● **SET TASK**: Write the material out again, line by line, exactly as it is.

## start DATASET SECTION

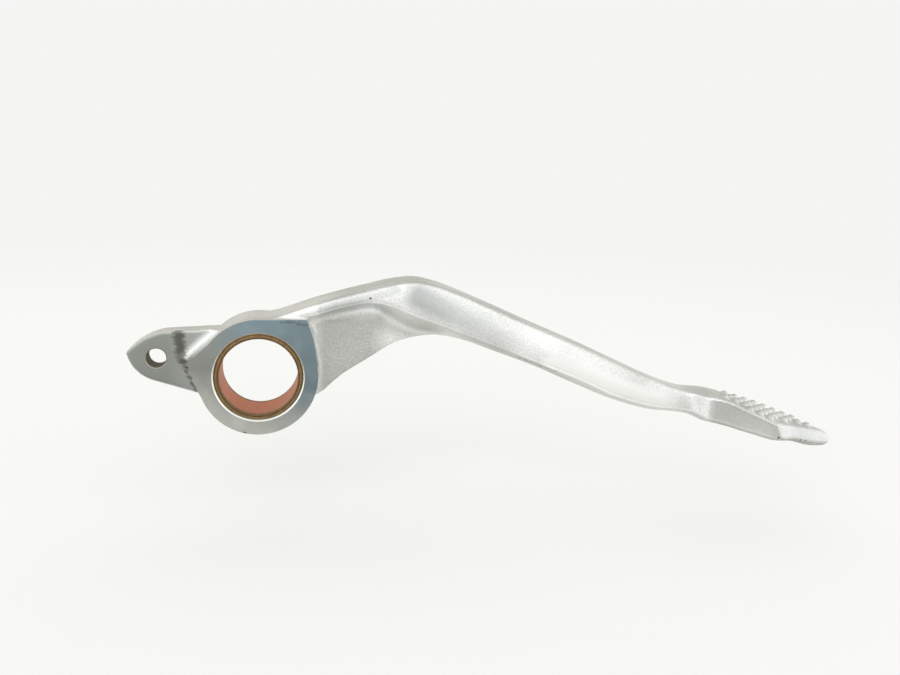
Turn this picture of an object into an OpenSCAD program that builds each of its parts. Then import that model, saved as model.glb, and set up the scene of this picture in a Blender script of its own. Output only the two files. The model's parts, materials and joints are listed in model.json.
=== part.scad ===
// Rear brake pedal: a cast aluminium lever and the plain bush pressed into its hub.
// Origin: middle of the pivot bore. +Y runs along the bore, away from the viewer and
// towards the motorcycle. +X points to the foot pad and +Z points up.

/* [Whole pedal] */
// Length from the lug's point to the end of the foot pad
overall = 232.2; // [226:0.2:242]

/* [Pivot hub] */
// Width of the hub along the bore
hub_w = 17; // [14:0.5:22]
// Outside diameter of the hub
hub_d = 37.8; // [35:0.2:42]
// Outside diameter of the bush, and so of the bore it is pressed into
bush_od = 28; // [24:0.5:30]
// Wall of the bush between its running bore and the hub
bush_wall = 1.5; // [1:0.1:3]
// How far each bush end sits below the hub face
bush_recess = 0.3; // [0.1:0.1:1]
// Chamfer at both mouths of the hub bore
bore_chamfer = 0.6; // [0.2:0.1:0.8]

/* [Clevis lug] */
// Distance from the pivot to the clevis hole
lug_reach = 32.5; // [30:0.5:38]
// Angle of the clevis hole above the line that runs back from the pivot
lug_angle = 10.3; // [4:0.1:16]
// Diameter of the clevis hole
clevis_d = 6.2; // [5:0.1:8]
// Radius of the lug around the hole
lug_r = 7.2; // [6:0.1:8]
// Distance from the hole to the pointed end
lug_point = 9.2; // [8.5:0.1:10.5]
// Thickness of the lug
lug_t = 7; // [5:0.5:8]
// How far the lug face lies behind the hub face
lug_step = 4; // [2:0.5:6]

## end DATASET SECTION

● **OUTPUT OF THE TASK**:
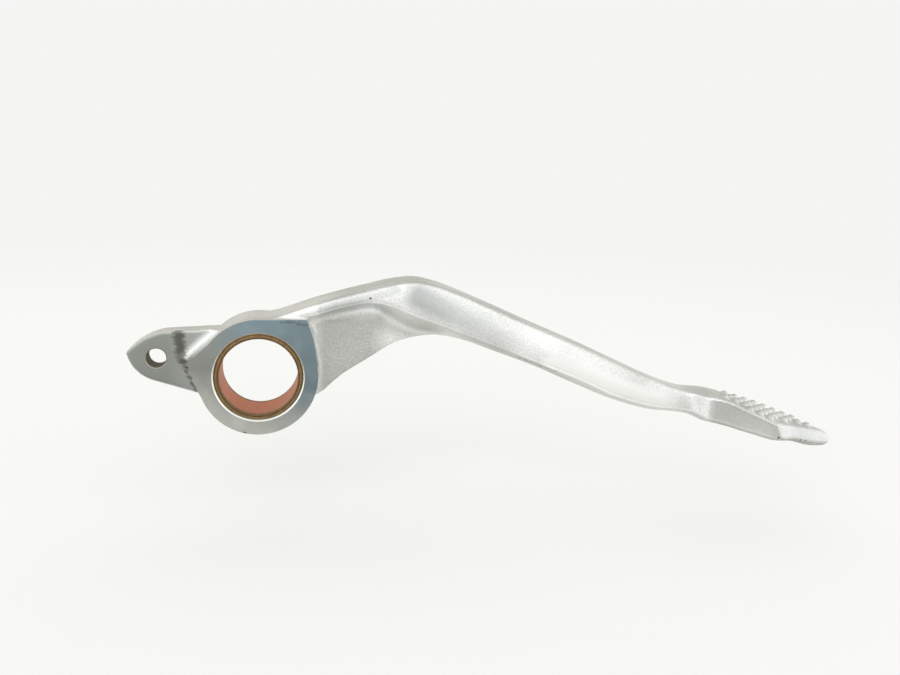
Turn this picture of an object into an OpenSCAD program that builds each of its parts. Then import that model, saved as model.glb, and set up the scene of this picture in a Blender script of its own. Output only the two files. The model's parts, materials and joints are listed in model.json.
=== part.scad ===
// Rear brake pedal: a cast aluminium lever and the plain bush pressed into its hub.
// Origin: middle of the pivot bore. +Y runs along the bore, away from the viewer and
// towards the motorcycle. +X points to the foot pad and +Z points up.

/* [Whole pedal] */
// Length from the lug's point to the end of the foot pad
overall = 232.2; // [226:0.2:242]

/* [Pivot hub] */
// Width of the hub along the bore
hub_w = 17; // [14:0.5:22]
// Outside diameter of the hub
hub_d = 37.8; // [35:0.2:42]
// Outside diameter of the bush, and so of the bore it is pressed into
bush_od = 28; // [24:0.5:30]
// Wall of the bush between its running bore and the hub
bush_wall = 1.5; // [1:0.1:3]
// How far each bush end sits below the hub face
bush_recess = 0.3; // [0.1:0.1:1]
// Chamfer at both mouths of the hub bore
bore_chamfer = 0.6; // [0.2:0.1:0.8]

/* [Clevis lug] */
// Distance from the pivot to the clevis hole
lug_reach = 32.5; // [30:0.5:38]
// Angle of the clevis hole above the line that runs back from the pivot
lug_angle = 10.3; // [4:0.1:16]
// Diameter of the clevis hole
clevis_d = 6.2; // [5:0.1:8]
// Radius of the lug around the hole
lug_r = 7.2; // [6:0.1:8]
// Distance from the hole to the pointed end
lug_point = 9.2; // [8.5:0.1:10.5]
// Thickness of the lug
lug_t = 7; // [5:0.5:8]
// How far the lug face lies behind the hub face
lug_step = 4; // [2:0.5:6]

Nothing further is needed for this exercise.